▶ [DIRECTIONS FOR THIS TASK]: The data below holds a line containing "zip(*points))), Vector(map(max, zip(*points)))" and a line containing "cad_parts[node].hide_render = cad_parts[node].hide_viewport"; please quote exactly those two lines and every line between them, and nothing else.
** Start of DATASET EXTRACT **
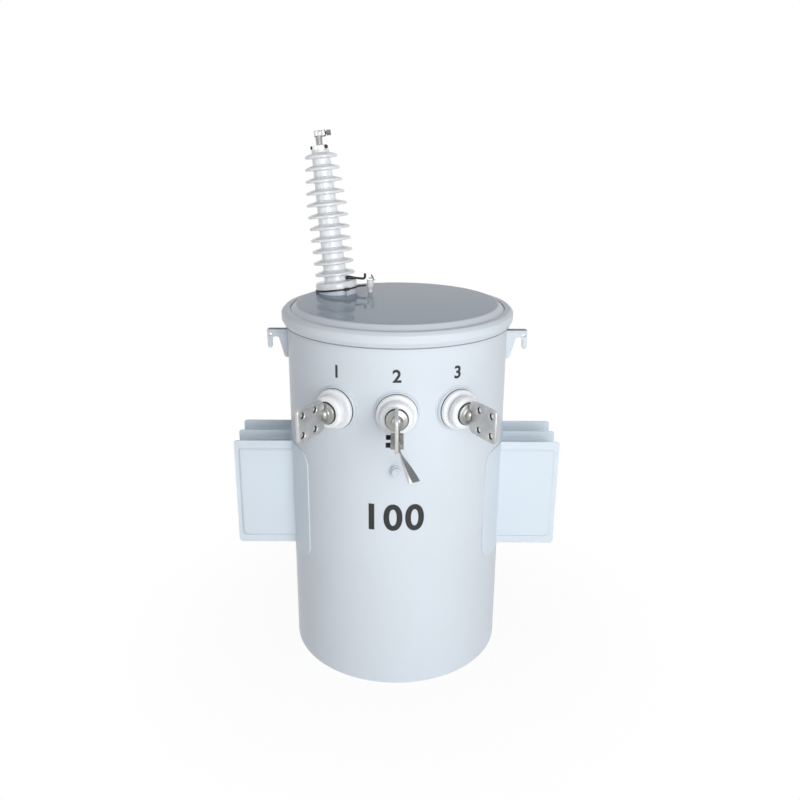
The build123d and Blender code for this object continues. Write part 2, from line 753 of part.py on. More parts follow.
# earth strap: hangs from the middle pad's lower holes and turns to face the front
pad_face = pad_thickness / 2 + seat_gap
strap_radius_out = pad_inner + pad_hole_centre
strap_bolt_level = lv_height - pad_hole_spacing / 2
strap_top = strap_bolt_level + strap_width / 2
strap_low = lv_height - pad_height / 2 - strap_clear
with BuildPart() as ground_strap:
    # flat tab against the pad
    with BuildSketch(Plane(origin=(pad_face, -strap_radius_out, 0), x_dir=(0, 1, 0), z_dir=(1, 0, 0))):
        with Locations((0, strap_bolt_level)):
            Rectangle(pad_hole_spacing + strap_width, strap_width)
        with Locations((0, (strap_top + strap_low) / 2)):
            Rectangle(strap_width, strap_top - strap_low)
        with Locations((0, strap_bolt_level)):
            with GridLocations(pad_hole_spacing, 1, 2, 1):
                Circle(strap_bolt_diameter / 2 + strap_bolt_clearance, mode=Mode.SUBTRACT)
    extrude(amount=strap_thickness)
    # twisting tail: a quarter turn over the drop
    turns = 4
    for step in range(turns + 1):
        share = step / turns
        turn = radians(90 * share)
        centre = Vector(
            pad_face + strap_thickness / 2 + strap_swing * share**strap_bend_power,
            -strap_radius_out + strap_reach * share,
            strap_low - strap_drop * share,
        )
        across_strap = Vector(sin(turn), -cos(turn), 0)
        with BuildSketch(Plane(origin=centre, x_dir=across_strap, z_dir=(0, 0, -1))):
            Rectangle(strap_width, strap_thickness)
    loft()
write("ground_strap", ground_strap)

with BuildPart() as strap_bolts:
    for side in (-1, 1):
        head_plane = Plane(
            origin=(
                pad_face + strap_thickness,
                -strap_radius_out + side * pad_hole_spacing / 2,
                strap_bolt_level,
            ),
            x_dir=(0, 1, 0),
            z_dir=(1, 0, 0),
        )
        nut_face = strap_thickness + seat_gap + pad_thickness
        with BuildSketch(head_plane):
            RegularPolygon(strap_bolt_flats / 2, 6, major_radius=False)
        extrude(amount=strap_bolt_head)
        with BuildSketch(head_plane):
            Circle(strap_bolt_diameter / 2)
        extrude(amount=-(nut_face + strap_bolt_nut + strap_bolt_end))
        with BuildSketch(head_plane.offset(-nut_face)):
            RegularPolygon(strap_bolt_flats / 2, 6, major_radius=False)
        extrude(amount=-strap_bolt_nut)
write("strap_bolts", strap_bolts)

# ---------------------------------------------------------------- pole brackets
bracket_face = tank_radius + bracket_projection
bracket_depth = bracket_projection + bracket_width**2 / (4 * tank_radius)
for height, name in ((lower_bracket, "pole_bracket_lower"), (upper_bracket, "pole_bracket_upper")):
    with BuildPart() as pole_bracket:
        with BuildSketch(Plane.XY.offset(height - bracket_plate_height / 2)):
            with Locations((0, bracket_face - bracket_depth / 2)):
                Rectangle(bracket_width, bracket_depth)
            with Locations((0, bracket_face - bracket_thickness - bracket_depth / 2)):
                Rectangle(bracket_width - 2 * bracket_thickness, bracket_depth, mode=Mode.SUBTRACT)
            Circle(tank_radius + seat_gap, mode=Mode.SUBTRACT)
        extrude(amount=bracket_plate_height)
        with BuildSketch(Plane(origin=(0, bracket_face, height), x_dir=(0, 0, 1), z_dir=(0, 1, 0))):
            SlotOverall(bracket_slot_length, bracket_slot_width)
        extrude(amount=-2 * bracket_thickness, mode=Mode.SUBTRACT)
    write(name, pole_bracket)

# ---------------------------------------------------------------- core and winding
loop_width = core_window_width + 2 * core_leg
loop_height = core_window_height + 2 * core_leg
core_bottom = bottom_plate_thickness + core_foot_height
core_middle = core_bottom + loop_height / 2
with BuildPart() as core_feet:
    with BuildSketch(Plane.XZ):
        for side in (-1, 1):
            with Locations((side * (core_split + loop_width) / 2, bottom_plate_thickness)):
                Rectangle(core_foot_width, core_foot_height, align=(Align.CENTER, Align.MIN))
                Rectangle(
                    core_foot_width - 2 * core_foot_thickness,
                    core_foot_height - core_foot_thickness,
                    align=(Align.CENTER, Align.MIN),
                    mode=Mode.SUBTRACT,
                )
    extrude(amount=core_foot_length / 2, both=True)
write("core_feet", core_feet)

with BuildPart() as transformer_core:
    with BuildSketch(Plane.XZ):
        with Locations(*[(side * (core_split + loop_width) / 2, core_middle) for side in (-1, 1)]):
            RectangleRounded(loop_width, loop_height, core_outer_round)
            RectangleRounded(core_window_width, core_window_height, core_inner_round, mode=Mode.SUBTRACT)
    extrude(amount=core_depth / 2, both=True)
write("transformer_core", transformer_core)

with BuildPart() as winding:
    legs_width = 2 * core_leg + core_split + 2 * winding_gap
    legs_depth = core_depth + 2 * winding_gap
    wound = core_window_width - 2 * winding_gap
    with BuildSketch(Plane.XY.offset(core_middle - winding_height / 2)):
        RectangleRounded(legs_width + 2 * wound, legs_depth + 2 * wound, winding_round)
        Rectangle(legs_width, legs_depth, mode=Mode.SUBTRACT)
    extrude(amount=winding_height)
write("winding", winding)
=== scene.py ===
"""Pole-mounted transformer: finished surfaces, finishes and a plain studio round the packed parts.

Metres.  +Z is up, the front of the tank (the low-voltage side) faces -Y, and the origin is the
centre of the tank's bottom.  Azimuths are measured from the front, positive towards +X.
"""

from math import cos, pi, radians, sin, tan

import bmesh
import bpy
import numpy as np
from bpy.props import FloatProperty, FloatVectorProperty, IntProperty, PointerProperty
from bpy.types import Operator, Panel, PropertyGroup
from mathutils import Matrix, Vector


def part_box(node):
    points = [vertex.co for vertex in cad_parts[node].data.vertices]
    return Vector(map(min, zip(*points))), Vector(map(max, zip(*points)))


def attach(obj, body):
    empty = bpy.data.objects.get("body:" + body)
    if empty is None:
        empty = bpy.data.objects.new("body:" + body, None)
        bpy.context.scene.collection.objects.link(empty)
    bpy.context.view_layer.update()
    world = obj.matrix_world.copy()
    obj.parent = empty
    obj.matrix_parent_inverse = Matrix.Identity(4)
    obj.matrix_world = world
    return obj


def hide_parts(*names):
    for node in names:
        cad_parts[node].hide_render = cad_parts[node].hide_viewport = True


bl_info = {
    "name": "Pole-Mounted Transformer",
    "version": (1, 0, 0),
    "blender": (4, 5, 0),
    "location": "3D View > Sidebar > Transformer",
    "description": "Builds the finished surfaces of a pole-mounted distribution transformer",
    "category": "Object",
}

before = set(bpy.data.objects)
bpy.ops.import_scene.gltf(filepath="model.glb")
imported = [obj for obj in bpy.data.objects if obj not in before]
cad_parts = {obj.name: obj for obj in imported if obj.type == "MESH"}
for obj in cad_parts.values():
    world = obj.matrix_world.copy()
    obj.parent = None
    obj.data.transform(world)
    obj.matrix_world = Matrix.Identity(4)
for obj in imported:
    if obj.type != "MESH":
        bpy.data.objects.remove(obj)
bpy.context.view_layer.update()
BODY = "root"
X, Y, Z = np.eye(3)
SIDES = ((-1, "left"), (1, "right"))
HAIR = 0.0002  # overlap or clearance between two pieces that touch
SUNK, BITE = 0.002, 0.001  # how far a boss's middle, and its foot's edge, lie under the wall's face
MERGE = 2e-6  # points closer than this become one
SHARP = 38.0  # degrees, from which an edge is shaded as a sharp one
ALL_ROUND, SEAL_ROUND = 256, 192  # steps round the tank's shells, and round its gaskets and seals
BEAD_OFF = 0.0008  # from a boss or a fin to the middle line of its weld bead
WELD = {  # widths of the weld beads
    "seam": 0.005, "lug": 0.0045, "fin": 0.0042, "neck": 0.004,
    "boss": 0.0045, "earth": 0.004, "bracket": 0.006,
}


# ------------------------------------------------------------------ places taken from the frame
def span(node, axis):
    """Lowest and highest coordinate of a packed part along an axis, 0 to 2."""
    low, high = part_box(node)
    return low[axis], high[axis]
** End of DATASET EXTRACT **
▶ [THE RESPONSE]:
    return Vector(map(min, zip(*points))), Vector(map(max, zip(*points)))


def attach(obj, body):
    empty = bpy.data.objects.get("body:" + body)
    if empty is None:
        empty = bpy.data.objects.new("body:" + body, None)
        bpy.context.scene.collection.objects.link(empty)
    bpy.context.view_layer.update()
    world = obj.matrix_world.copy()
    obj.parent = empty
    obj.matrix_parent_inverse = Matrix.Identity(4)
    obj.matrix_world = world
    return obj


def hide_parts(*names):
    for node in names:
        cad_parts[node].hide_render = cad_parts[node].hide_viewport = True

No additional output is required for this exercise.